President “Wannabe” Obama
Nobody Cares
After watching the Republican debate last night, I really didn’t care to watch ‘President’ Obama read his thoughts on how America was going to smash the deficit barrier with green jobs and FDR’s remake of rebuilding our infrastructure. God knows, after all the tornadoes, fires, earthquakes, flyover of Air Force One, Google vacuuming vast volumes of electricity, blackouts, and floods— we do need it, but by the time Obama gets his own ideas off his teleprompter, he will be long gone…Unless of course we get attacked right before the election, which, according to many psychologists who have labeled him a psychotic narcissist dealing with a less than full deck, it’s an attack we could very well expect.
Our lives seem to go on, and America is like a runaway train, heading for a major collision, like in the movie “Unstoppable.” Sure it could be stopped, but with Timmy Giethner at the helm, it’s not likely to happen. Somebody call Denzel Washington…maybe HE could tell Obama to put on the brakes. (good movie. )
Anyway, I wanted to tell a small story about my trip to the famous Arch. The “Gateway to the West.” The steel monument that is a favorite stop for Indiana vacationers, and anyone else who has a bucket list of tall stuff to visit.
I went with my friend Pattie, who weighs all of 2 pounds, and my husband. The elevator to the top fits only five people. Its shaped like an egg, and you go up the leg, and then get out, and climb about fifty steps and there you are at the top. It’s a pretty quick trip.
The top (see fuzzy picture) is not too big. And there we were, leaning over and looking at the one small riverboat below, when I heard it: someone was singing, in a loud voice, and in a language I didn’t even recognize. I was trying to talk to my friends, and I said.

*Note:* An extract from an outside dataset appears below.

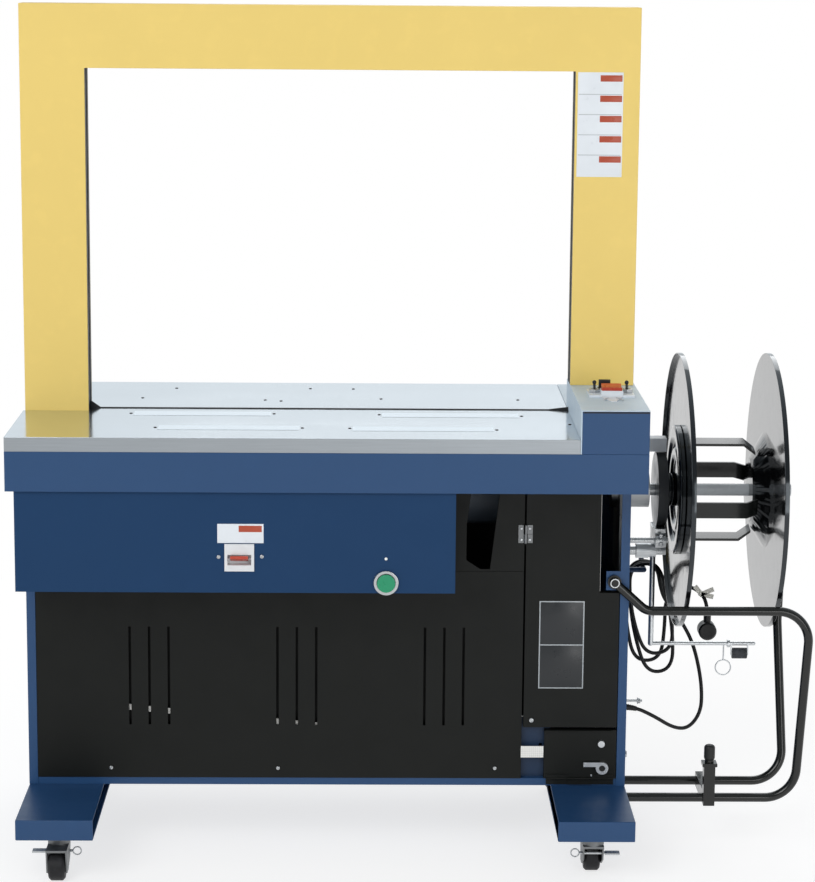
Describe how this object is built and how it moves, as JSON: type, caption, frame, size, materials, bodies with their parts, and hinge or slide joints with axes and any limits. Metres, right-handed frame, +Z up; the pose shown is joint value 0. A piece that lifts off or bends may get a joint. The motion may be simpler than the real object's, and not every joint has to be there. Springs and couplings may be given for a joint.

Then, a middle age lady came over to me and whispered..”He’s saying his prayers..shssss” as if…as if..I should understand that in America, if someone wants to sing loud prayers annoying everyone at the top of the arch, we need to respect that.
As I looked over, there he was: a black man in a white Muslim dress..you know, all the way down to his feet, and a pretty little hat, all lined in some kind of gold trim. You didn’t have to use much instinct to know that this guy was TRYING to annoy us all. His giveaway? The grin on his face, and the fact that he was praying to San Francisco, not Mecca. Not that San Francisco doesn’t need prayers.

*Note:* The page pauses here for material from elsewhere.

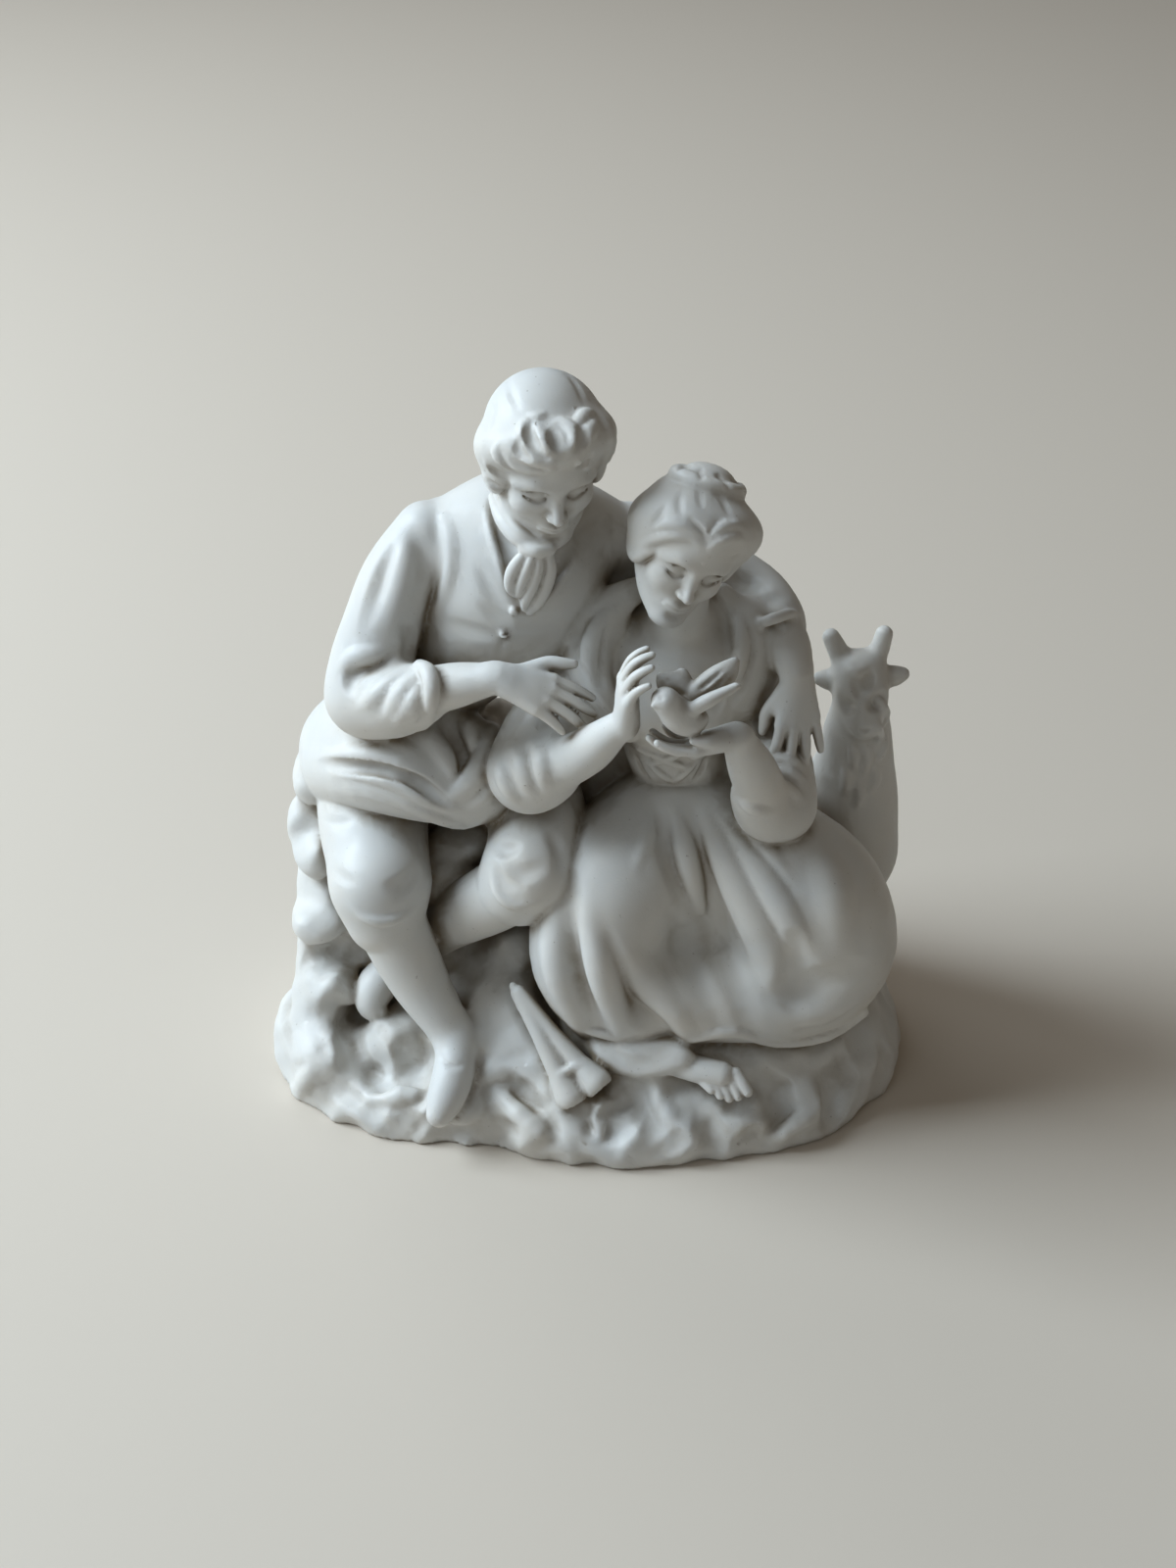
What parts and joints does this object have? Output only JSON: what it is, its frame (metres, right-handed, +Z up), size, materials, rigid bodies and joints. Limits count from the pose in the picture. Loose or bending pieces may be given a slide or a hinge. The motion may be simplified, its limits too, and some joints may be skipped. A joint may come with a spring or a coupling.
{
  "type": "bisque figurine",
  "caption": "Unglazed porcelain figure group: a seated young couple with a small bird and a goat on a rocky base, for display on a shelf.",
  "frame": {"origin": "middle of the flat underside of the rocky base", "axes": "+Z up, -Y towards the viewer in front of the group, +X to the viewer's right"},
  "size_m": [0.1216, 0.0766, 0.141],
  "materials": {
    "bisque": null
  },
  "bodies": {
    "root": {"bisque_figurine": "bisque"}
  },
  "joints": []
}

On the way down, we happened to get a couple in the elevator who were so fat, they both took up three seats, and didn’t even want us to get in. We could have said “Sure, we’ll catch the next one.” but I was not going to spend another two minutes listening to Michael Muslim yodel. Good thing Pattie weights 2 pounds.
When we got back down again, we saw the “Muslim” walking with his girlfriend, holding hands, and she had on a very pretty shimmering outfit, very Las Vegas style— Muslim wannabes.
If I had to do it over again, I would have broke into the National Anthem. In fact, next time I see a Muslims praying, that’s exactly what I intend to do—which brings me back to the Republican debates and Obama.
When asked about immigration, Rick Santorum, Republican candidate from Pennsylvania, went into his Italian mother and father coming over and we should welcome all immigrants, yada, yada, yada,…failing to mention that his parents learned English, and did not get instant Social Security, full medical benefits, and a free college education. Many Mexicans are not assimilating, and neither are the Muslims.
And with a President Wannabe, who has shown no intention whatsoever of becomiing a real American…what else can we expect?